In terms of link-locals, the first-pass filtering by the ISATAP decapsulator is only for the purpose of determining whether the IPv4 source address in the encapsulating header is acceptable for the IPv6 source address in the encapsualted packet. Higher layers up the stack will also likely use other mitigations in determining whether/not to accept link-local packets, but this is beyond the scope of our discussion on decapsulation.

Well, yes - I agree with your point, and the ISATAP interface is not
the only choice. I don't believe this changes the fact that one possible
implementation alternative is to combine both the ISATAP and 6to4
functions over a single interface, however.


(I haven't gone through the thought exercise of looking through the
details, but the prospect leaves me with a fuzzy bad feeling..)



Well, the good news is that this would fall under implementation details,
and not anything necessary for protocol specification - right?
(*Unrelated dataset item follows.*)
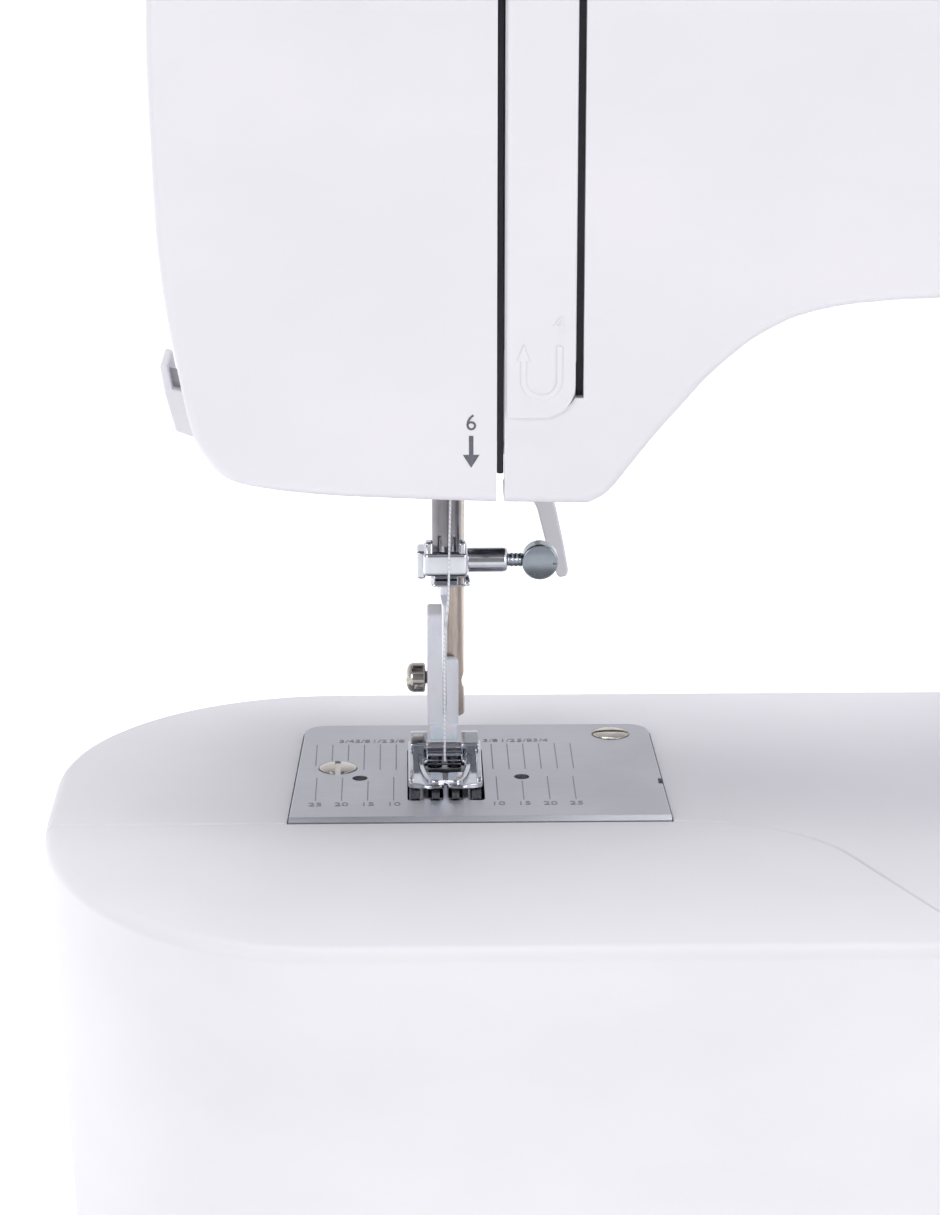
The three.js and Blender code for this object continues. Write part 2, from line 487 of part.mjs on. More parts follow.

I fear I have to disagree.. leaving these unspecified seems like an indication that we never managed to figure them out properly, and leaving them as an "exercise for the reader". This would tempt the implementer to either 1) do them improperly, or 2) not do checks at all. We have already seen examples of both...

I.e., I think it would be very useful to try to figure out a way to
perform decapsulation processing in a sane fashion.  We don't need to
normatively *require* the specific processing rules, of course -- but
just provide them as an example (or two) for the implementers.


I can potentially see your point, depending on exactly which document you think such non-normative text should appear in.